YOUR TASK
Write out the records below word for word, please.

- - - - -

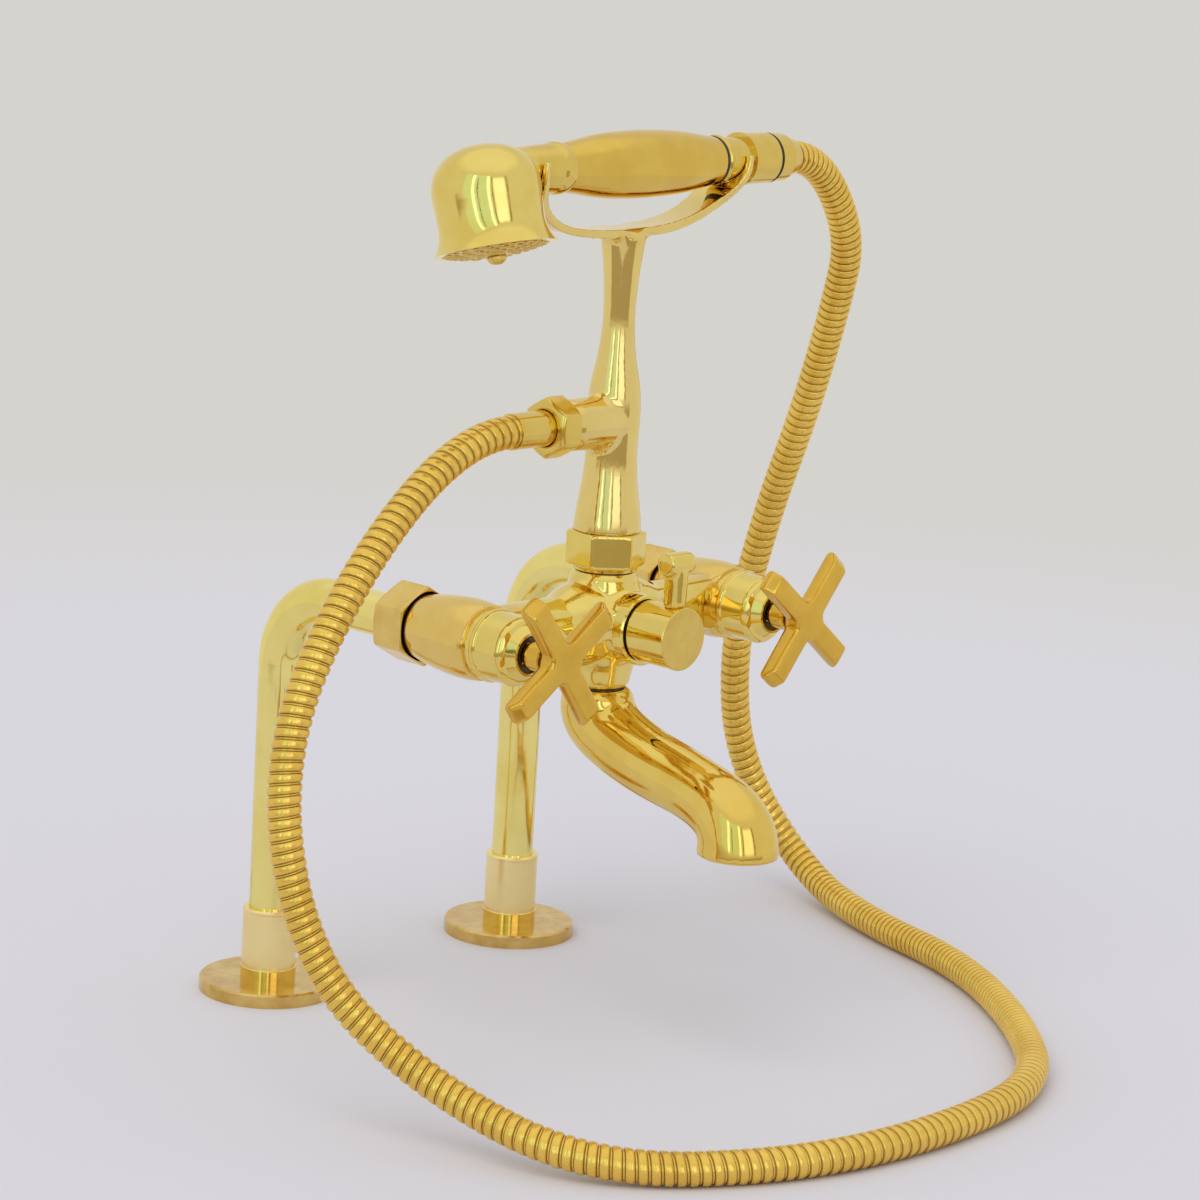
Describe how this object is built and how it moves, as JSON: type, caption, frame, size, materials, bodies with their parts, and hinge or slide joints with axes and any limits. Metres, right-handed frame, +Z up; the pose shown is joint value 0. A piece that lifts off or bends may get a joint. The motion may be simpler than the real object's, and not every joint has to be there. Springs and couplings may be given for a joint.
{
  "type": "bath shower mixer",
  "caption": "Deck-mounted polished brass bath and shower mixer with cross handles, curved spout, lever diverter, and a telephone-style handset in a cradle on a ribbed hose.",
  "frame": {"origin": "on the deck, at the midpoint between the two inlet tails", "axes": "+X along the body to the side away from the hose branch, +Y from the bather towards the legs, +Z up"},
  "size_m": [0.4368, 0.3539, 0.4453],
  "materials": {
    "polished_brass": "polished, lacquered",
    "brushed_brass": "fine brushed",
    "pale_brass": "polished drawn tube",
    "satin_brass": "satin cast",
    "plain_brass": "as machined",
    "dark_brass": "tarnished",
    "hose_brass": "bright wound strip",
    "black_rubber": "matt",
    "white_ceramic": "lapped ceramic",
    "white_plastic": "moulded",
    "steel": "plain"
  },
  "bodies": {
    "stand": {"back_nuts": "plain_brass", "back_washers": "plain_brass", "bonnet_left": "polished_brass", "bonnet_right": "polished_brass", "bonnet_seals": "black_rubber", "branch_ferrule": "polished_brass", "branch_nut": "polished_brass", "branch_washer": "black_rubber", "cartridge_left": "plain_brass", "cartridge_right": "plain_brass", "deck_gaskets": "black_rubber", "diverter_collar": "polished_brass", "diverter_seal": "black_rubber", "fixed_discs": "white_ceramic", "foot_flange_left": "brushed_brass", "foot_flange_right": "brushed_brass", "foot_shank_left": "brushed_brass", "foot_shank_right": "brushed_brass", "leg_tube_left": "pale_brass", "leg_tube_right": "pale_brass", "mixer_body": "polished_brass", "riser": "polished_brass", "riser_nut": "polished_brass", "riser_ring": "polished_brass", "riser_seal": "black_rubber", "riser_tail": "plain_brass", "riser_washer": "black_rubber", "seat_seals": "black_rubber", "shower_hose": "hose_brass", "spout": "polished_brass", "spout_washer": "black_rubber", "tube_ferrules": "plain_brass", "union_nut_left": "brushed_brass", "union_nut_right": "brushed_brass", "union_washers": "black_rubber"},
    "left_valve": {"handle_left": "satin_brass", "handle_screw_left": "steel", "spindle_left": "plain_brass", "moving_disc_left": "white_ceramic"},
    "right_valve": {"handle_right": "satin_brass", "handle_screw_right": "steel", "spindle_right": "plain_brass", "moving_disc_right": "white_ceramic"},
    "diverter": {"diverter_rotor": "plain_brass", "diverter_knob": "polished_brass", "diverter_lever": "polished_brass"},
    "handset": {"handset_head": "polished_brass", "head_seal": "black_rubber", "spray_plate": "satin_brass", "plate_screw": "satin_brass", "water_tube": "white_plastic", "grip_collar": "polished_brass", "grip": "polished_brass", "grip_ring": "dark_brass", "handset_tail": "polished_brass", "cone_ring": "black_rubber", "cone_washer": "black_rubber", "cone_ferrule": "plain_brass", "cone_nut": "polished_brass"}
  },
  "joints": [
    {"name": "left_valve_turn", "type": "hinge", "parent": "stand", "child": "left_valve", "pos_m": [-0.075, -0.15, 0.18], "axis": [0, -1, 0], "range_deg": [0, 90]},
    {"name": "right_valve_turn", "type": "hinge", "parent": "stand", "child": "right_valve", "pos_m": [0.075, -0.15, 0.18], "axis": [0, 1, 0], "range_deg": [0, 90]},
    {"name": "diverter_turn", "type": "hinge", "parent": "stand", "child": "diverter", "pos_m": [0, -0.15, 0.18], "axis": [0, 1, 0], "range_deg": [0, 90]},
    {"name": "handset_lift", "type": "slide", "parent": "stand", "child": "handset", "axis": [0, 0, 1], "range_m": [0, 0.01]}
  ]
}
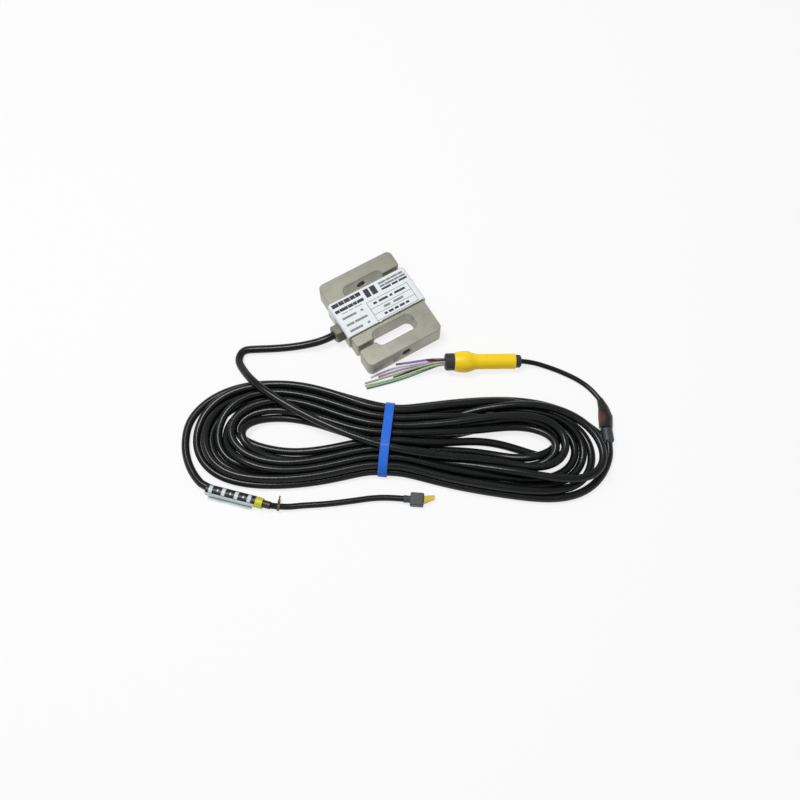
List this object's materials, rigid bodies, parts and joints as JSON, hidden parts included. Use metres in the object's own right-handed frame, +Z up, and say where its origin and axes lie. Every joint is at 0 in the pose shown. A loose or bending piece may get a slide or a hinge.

- - - - -

TASK SOLUTION
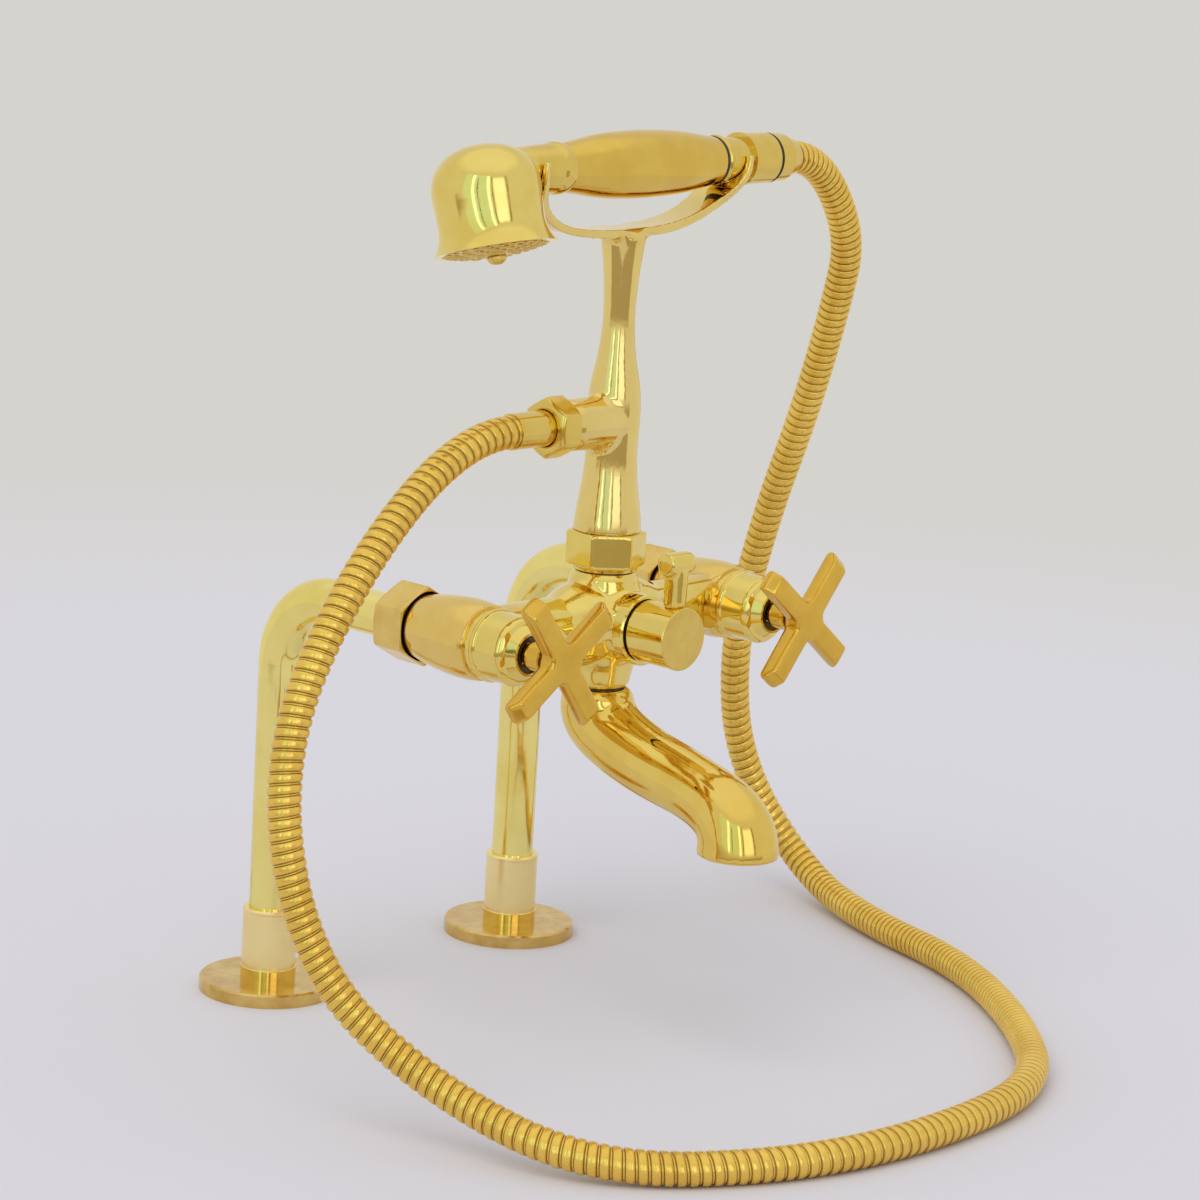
Describe how this object is built and how it moves, as JSON: type, caption, frame, size, materials, bodies with their parts, and hinge or slide joints with axes and any limits. Metres, right-handed frame, +Z up; the pose shown is joint value 0. A piece that lifts off or bends may get a joint. The motion may be simpler than the real object's, and not every joint has to be there. Springs and couplings may be given for a joint.
{
  "type": "bath shower mixer",
  "caption": "Deck-mounted polished brass bath and shower mixer with cross handles, curved spout, lever diverter, and a telephone-style handset in a cradle on a ribbed hose.",
  "frame": {"origin": "on the deck, at the midpoint between the two inlet tails", "axes": "+X along the body to the side away from the hose branch, +Y from the bather towards the legs, +Z up"},
  "size_m": [0.4368, 0.3539, 0.4453],
  "materials": {
    "polished_brass": "polished, lacquered",
    "brushed_brass": "fine brushed",
    "pale_brass": "polished drawn tube",
    "satin_brass": "satin cast",
    "plain_brass": "as machined",
    "dark_brass": "tarnished",
    "hose_brass": "bright wound strip",
    "black_rubber": "matt",
    "white_ceramic": "lapped ceramic",
    "white_plastic": "moulded",
    "steel": "plain"
  },
  "bodies": {
    "stand": {"back_nuts": "plain_brass", "back_washers": "plain_brass", "bonnet_left": "polished_brass", "bonnet_right": "polished_brass", "bonnet_seals": "black_rubber", "branch_ferrule": "polished_brass", "branch_nut": "polished_brass", "branch_washer": "black_rubber", "cartridge_left": "plain_brass", "cartridge_right": "plain_brass", "deck_gaskets": "black_rubber", "diverter_collar": "polished_brass", "diverter_seal": "black_rubber", "fixed_discs": "white_ceramic", "foot_flange_left": "brushed_brass", "foot_flange_right": "brushed_brass", "foot_shank_left": "brushed_brass", "foot_shank_right": "brushed_brass", "leg_tube_left": "pale_brass", "leg_tube_right": "pale_brass", "mixer_body": "polished_brass", "riser": "polished_brass", "riser_nut": "polished_brass", "riser_ring": "polished_brass", "riser_seal": "black_rubber", "riser_tail": "plain_brass", "riser_washer": "black_rubber", "seat_seals": "black_rubber", "shower_hose": "hose_brass", "spout": "polished_brass", "spout_washer": "black_rubber", "tube_ferrules": "plain_brass", "union_nut_left": "brushed_brass", "union_nut_right": "brushed_brass", "union_washers": "black_rubber"},
    "left_valve": {"handle_left": "satin_brass", "handle_screw_left": "steel", "spindle_left": "plain_brass", "moving_disc_left": "white_ceramic"},
    "right_valve": {"handle_right": "satin_brass", "handle_screw_right": "steel", "spindle_right": "plain_brass", "moving_disc_right": "white_ceramic"},
    "diverter": {"diverter_rotor": "plain_brass", "diverter_knob": "polished_brass", "diverter_lever": "polished_brass"},
    "handset": {"handset_head": "polished_brass", "head_seal": "black_rubber", "spray_plate": "satin_brass", "plate_screw": "satin_brass", "water_tube": "white_plastic", "grip_collar": "polished_brass", "grip": "polished_brass", "grip_ring": "dark_brass", "handset_tail": "polished_brass", "cone_ring": "black_rubber", "cone_washer": "black_rubber", "cone_ferrule": "plain_brass", "cone_nut": "polished_brass"}
  },
  "joints": [
    {"name": "left_valve_turn", "type": "hinge", "parent": "stand", "child": "left_valve", "pos_m": [-0.075, -0.15, 0.18], "axis": [0, -1, 0], "range_deg": [0, 90]},
    {"name": "right_valve_turn", "type": "hinge", "parent": "stand", "child": "right_valve", "pos_m": [0.075, -0.15, 0.18], "axis": [0, 1, 0], "range_deg": [0, 90]},
    {"name": "diverter_turn", "type": "hinge", "parent": "stand", "child": "diverter", "pos_m": [0, -0.15, 0.18], "axis": [0, 1, 0], "range_deg": [0, 90]},
    {"name": "handset_lift", "type": "slide", "parent": "stand", "child": "handset", "axis": [0, 0, 1], "range_m": [0, 0.01]}
  ]
}
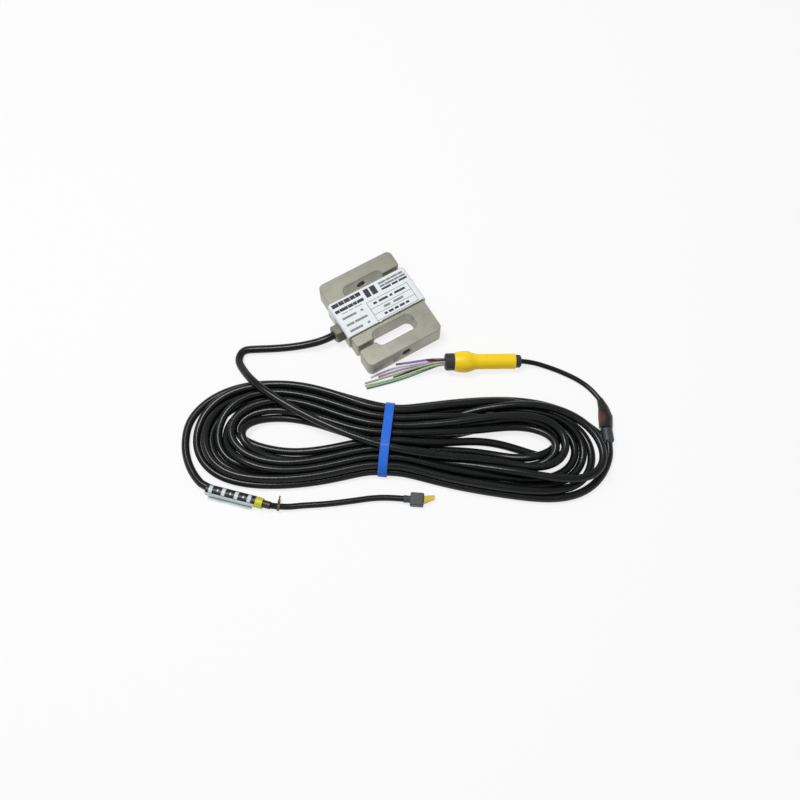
List this object's materials, rigid bodies, parts and joints as JSON, hidden parts included. Use metres in the object's own right-handed frame, +Z up, and say where its origin and axes lie. Every joint is at 0 in the pose shown. A loose or bending piece may get a slide or a hinge.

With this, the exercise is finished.